Brian McGorry

Personal information
- Full name: Brian Paul McGorry
- Date of birth: 16 April 1970 (age 55)
- Place of birth: Liverpool, England
- Height: 5 ft 11 in (1.80 m)
- Position(s): Midfielder

Senior career*
- Years: Team / Apps / (Gls)
- 1990–1991: Weymouth / ? / (?)
- 1991–1994: AFC Bournemouth / 61 / (11)
- 1994–1995: Peterborough United / 52 / (6)
- 1995–1997: Wycombe Wanderers / 4 / (0)
- 1996: → Cardiff City (loan) / 7 / (0)
- 1997–1998: Hereford United / 40 / (1)
- 1998–1999: Torquay United / 34 / (1)
- 1999–2001: Telford United / 66 / (1)
- 2001–2002: Southport / 12 / (0)
- 2002: → Woking (loan) / 2 / (0)
- 2002: Chester City / 14 / (0)
- 2002–2003: Tamworth / ? / (?)
- 2003–2005: Nuneaton Borough / ? / (?)

= Brian McGorry =

English footballer (born 1970)

Brian Paul McGorry (born 16 April 1970) is an English former professional footballer who played most of his career as a midfielder.

McGorry began his career as an apprentice with Liverpool, but on failing to make the grade joined Weymouth, who he left to join AFC Bournemouth for a fee of £30,000 in August 1991. He played 61 times for the Cherries and won 3 player of the season awards before a £60,000 move to league 2 (pre championship) Peterborough United in February 1994. Although a regular in the Posh side, he left to join Wycombe Wanderers on a free transfer in August 1995, but a serious hamstring injury meant he made only four appearances (all as substitute) in nearly two seasons.

During this time McGorry studied to gain his Degree in Sports Science.
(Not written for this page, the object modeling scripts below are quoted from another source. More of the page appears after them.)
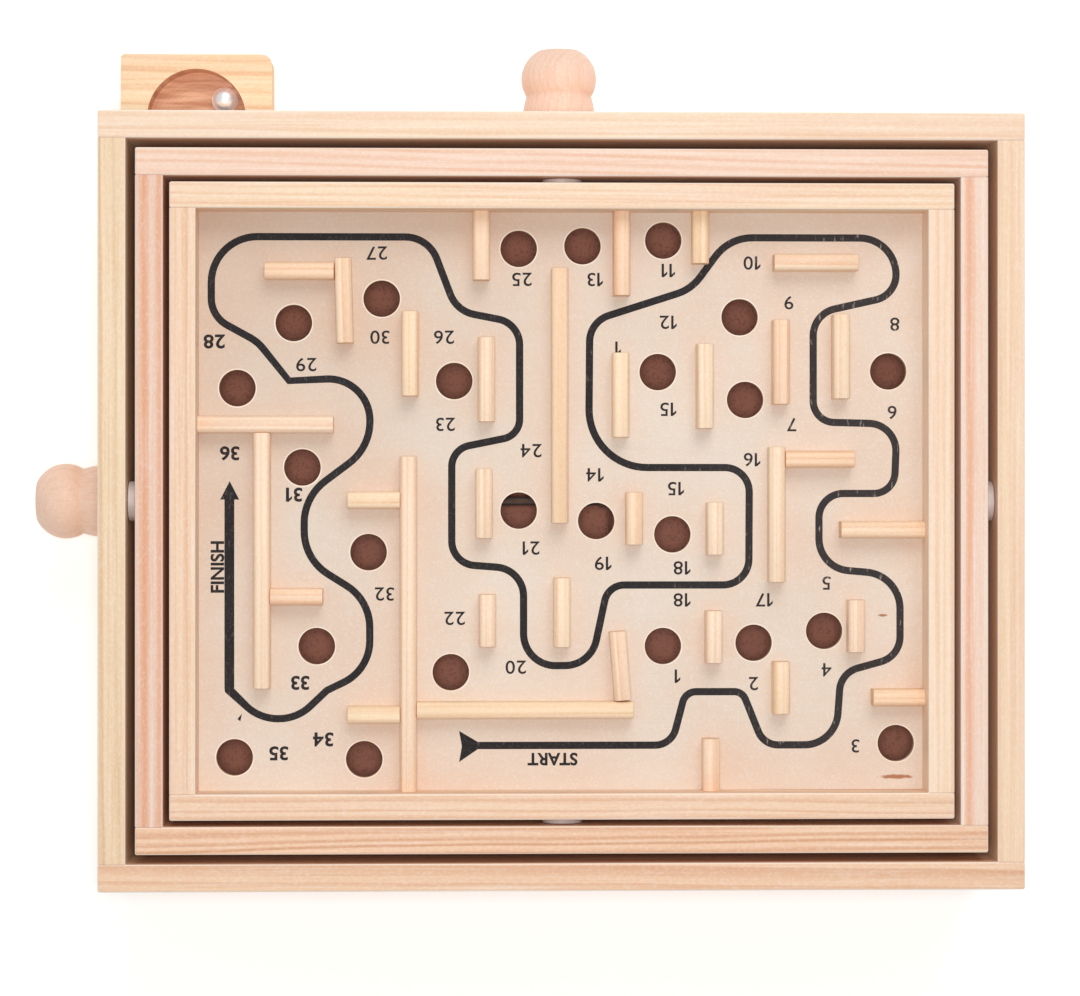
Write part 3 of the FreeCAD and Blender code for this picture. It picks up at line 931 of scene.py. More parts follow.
@dataclass
class MazeBars:
    """The glued bars of the maze, rebuilt with rounded tops and their own grain."""

    round_radius: float = 1.7 * MM
    ease: float = 0.18 * MM
    tiny: float = 0.0001 * MM
    end_shade: float = 0.8
    finish: SolidWood = SolidWood("pine_bars", Grain.OWN, paint(253, 230, 201), paint(224, 158, 108),
                                  paint(252, 222, 200), pith=(0.0, 0.0), ring=2.1 * MM,
                                  contrast=0.42, wander=0.5 * MM, seed=21.0, streaks=0.7)
    dice: random.Random = field(default_factory=lambda: random.Random(7))

    def build(self, nodes: dict[str, bpy.types.Object]) -> None:
        """Makes each bar node's bars.

        Args:
            nodes: The CAD nodes' objects by name.
        """
        material = self.finish.material()
        names = [name for name in sorted(nodes) if name.endswith("_bar") or "_bar_" in name]
        for name in [*names, "short_bars", "pegs"]:
            shape = joined((self.bar(points) for points in islands(nodes[name])), marked=True)
            finished_piece(f"maze_{name}", shape, material, "maze_tray", [name], 40.0)

    def bar(self, points: Sequence[Vector]) -> Shape:
        """Rebuilds one bar.

        Args:
            points: The CAD bar's points.

        Returns:
            The bar's shape.
        """
        middle = sum(points, Vector()) / len(points)
        flat = [point - middle for point in points]
        spread = sum(point.x ** 2 - point.y ** 2 for point in flat)
        turn = Matrix.Rotation(0.5 * math.atan2(2 * sum(point.x * point.y for point in flat), spread), 4, "Z")
        local = [turn.inverted() @ point for point in flat]
        low, high = (Vector([pick(point[part] for point in local) for part in range(3)])
                     for pick in (min, max))
        centre = turn @ ((low + high) / 2) + middle
        size = high - low
        shape = bmesh.new()
        bmesh.ops.create_cube(shape, size=1.0, matrix=Matrix.Diagonal((*size, 1.0)))
        self.round_top(shape, size)
        self.mark_grain(shape)
        bmesh.ops.transform(shape, matrix=Matrix.Translation(centre) @ turn, verts=shape.verts)
        return shape

    def round_top(self, shape: Shape, size: Vector) -> None:
        """Rounds the top's long edges, then eases the ends.

        Args:
            shape: A block with its middle at the origin, which runs along X.
            size: Its size.
        """
        def span(edge: bmesh.types.BMEdge) -> Vector:
            """How far an edge reaches along each axis."""
            return Vector([abs(part) for part in edge.verts[0].co - edge.verts[1].co])

        def lowest(edge: bmesh.types.BMEdge) -> float:
            """Height of an edge's lower end."""
            return min(vert.co.z for vert in edge.verts)

        top = [edge for edge in shape.edges if span(edge).x > size.x / 2 and lowest(edge) > 0]
        bmesh.ops.bevel(shape, geom=top, offset=self.round_radius, segments=6, profile=0.5,
                        affect="EDGES", material=-1)
        ends = [edge for edge in shape.edges if span(edge).x < self.tiny
                and (lowest(edge) > -size.z / 2 + self.tiny or span(edge).z > size.z / 2)]
        bmesh.ops.bevel(shape, geom=ends, offset=self.ease, segments=2, profile=0.5,
                        affect="EDGES", material=-1)

    def mark_grain(self, shape: Shape) -> None:
        """Gives the bar its own piece of grain, tone and sawn ends.

        Args:
            shape: The bar, which runs along X.
        """
        grain = shape.verts.layers.float_vector.new("grain")
        tone = shape.verts.layers.float.new("tone")
        end = shape.faces.layers.float.new("end")
        offset = Vector((self.dice.uniform(-9, 9), self.dice.uniform(4, 14) * MM,
                         self.dice.uniform(-11, 11) * MM))
        shade = self.dice.random()
        for vert in shape.verts:
            vert[grain] = vert.co + offset
            vert[tone] = shade
        shape.normal_update()
        for face in shape.faces:
            face[end] = self.end_shade if abs(face.normal.x) > 0.9 else 0.0


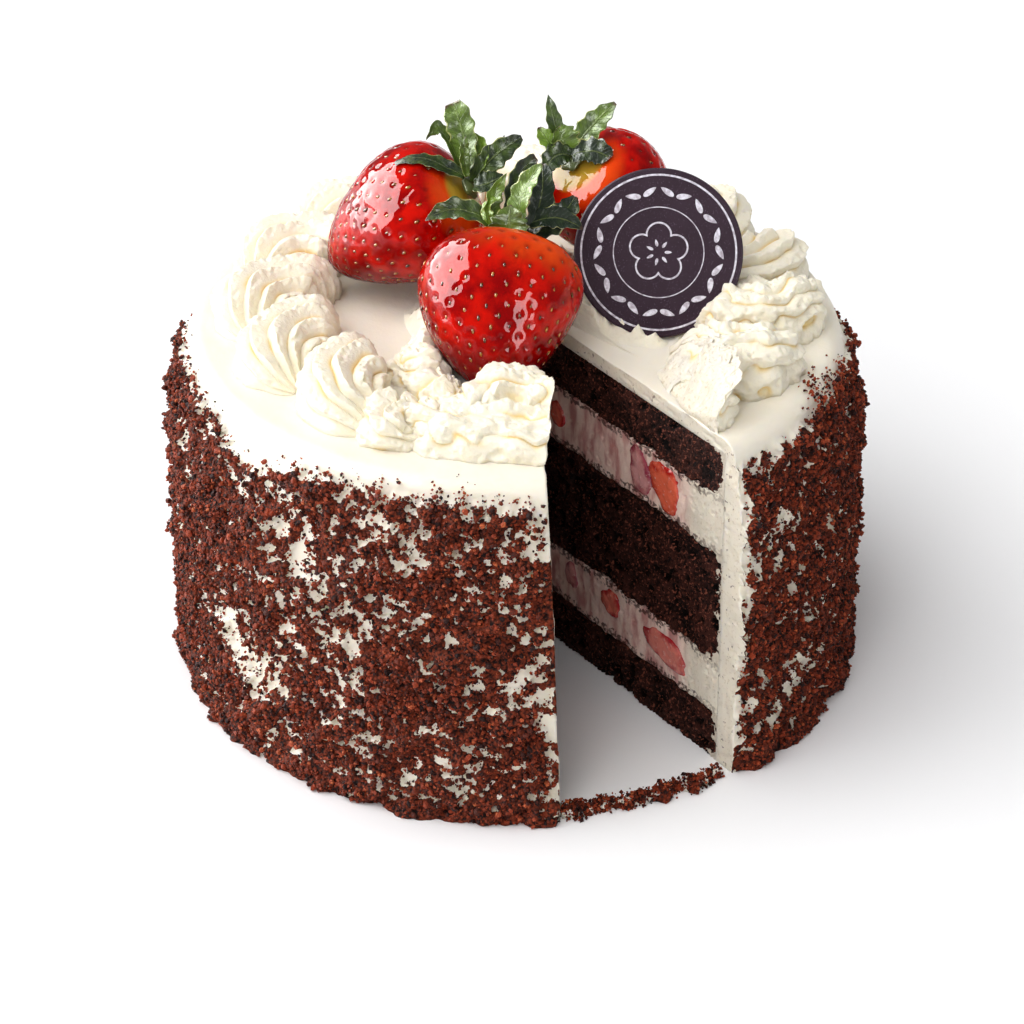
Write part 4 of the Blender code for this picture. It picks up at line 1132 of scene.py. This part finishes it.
# ------------------------------------------------------------------------------------------
# Studio. A white table and background, soft light from a window on the left, a lamp in front,
# the ceiling and the right, and two lights that only show in what shines. The camera looks down
# by 31 degrees.

bpy.ops.mesh.primitive_plane_add(size=30.0)
floor = bpy.context.object
floor.name = "table"
paper = Finish("white_table", Roughness=0.6)
paper.paint(paper.noise(120, 2), (0.97, 0.97, 0.98, 1), (0.99, 0.99, 1.0, 1))
floor.data.materials.append(paper.material)

CAKE_MIDDLE = Vector((0.0, 0.0, 0.06))


def soft_light(name, place, size, power, matt=True, gloss=True):
    """A light that looks at the cake; matt and gloss tell whether it lights and whether it shines."""
    data = bpy.data.lights.new(name, "AREA")
    data.shape = "RECTANGLE"
    data.size, data.size_y = size
    data.energy = power
    light = bpy.data.objects.new(name, data)
    light.location = place
    light.rotation_euler = (CAKE_MIDDLE - Vector(place)).to_track_quat("-Z", "Y").to_euler()
    light.visible_diffuse, light.visible_glossy = matt, gloss
    bpy.context.scene.collection.objects.link(light)


soft_light("window", (-2.5, 0.35, 1.6), (3.6, 3.2), 36.0, gloss=False)
soft_light("window_shine", (-2.5, 0.45, 1.45), (4.2, 3.6), 725.0, matt=False)
soft_light("lamp", (-1.4, -4.6, 3.0), (2.0, 1.6), 50.0, gloss=False)
soft_light("lamp_shine", (2.5, -3.0, 0.9), (1.3, 2.4), 120.0, matt=False)
soft_light("right", (4.4, 1.6, 3.4), (3.0, 3.0), 56.0, gloss=False)
soft_light("ceiling", (-1.2, -0.7, 2.5), (3.4, 3.4), 80.0, gloss=False)

world = bpy.data.worlds.new("white_room")
world.use_nodes = True
world.node_tree.nodes["Background"].inputs["Color"].default_value = (1, 1, 1, 1)
world.node_tree.nodes["Background"].inputs["Strength"].default_value = 0.25
bpy.context.scene.world = world
bpy.context.scene.view_settings.view_transform = "Standard"
bpy.context.scene.view_settings.gamma = 0.9

LOOK_DOWN = math.radians(31.45)
SENSOR = 36.0
FOCAL_PIXELS, PHOTO_WIDTH = 3923.0, 1024.0      # focal length and width of the picture, in pixels
lens = bpy.data.cameras.new("camera")
lens.sensor_width = SENSOR
lens.lens = SENSOR * FOCAL_PIXELS / PHOTO_WIDTH
lens.shift_x = -0.00244
camera = bpy.data.objects.new("camera", lens)
camera.location = (0.0, -0.9384, 0.6129)
camera.rotation_euler = (math.pi / 2 - LOOK_DOWN, 0.0, 0.0)
bpy.context.scene.collection.objects.link(camera)
bpy.context.scene.camera = camera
He joined Cardiff City on loan in March 1996, and left Wycombe to join Hereford United on transfer deadline day in March 1997 to strengthen a weak midfield. Despite impressing, and scoring a free kick (securing 3 precious points against Colchester) Hereford were relegated at the end of the season. He remained at Edgar Street during their first season in the Conference and named captain before moving to Torquay United on a free transfer back into the football league in July 1998. He played 34 times the following season and joined Telford United in August 1999. He settled in well at Telford, and was made club captain of a side including another former Torquay player Simon Travis. He remained part-time to study and gain his master's degree when Telford went professional, his commitments, teaching and running a business, ruling out a return to full-time football. On 17 July 2001 he left Telford on a free transfer to join Southport.

He had a spell on loan with Woking and in January 2002 joined his former Southport manager Mark Wright at Chester City. In May 2002 McGorry was transfer-listed by Chester and was released by mutual consent in July 2002. He joined Tamworth that August. In July 2003 he moved to Nuneaton Borough as player-coach. He was transfer-listed in October 2004 and was released in May 2005.

In January 2006 he became temporary first team coach at Vauxhall Motors.

Since retiring from professional football, McGorry started his own business in his native Liverpool. He is the founder and owner of a company that specialises in Sport Science and personal training courses.

Following major success teaching and running courses at St. Margaret's High School, Liverpool and professional footballers, McGorry teamed up with Robbie Fowler to form the Robbie Fowler Education and Football Academy.

In 2018 they were the English College and Dubai International Super Cup champions.
In 2019 they were awarded the BTEC Global and North West most inspirational College of the year recognising their outstanding quality.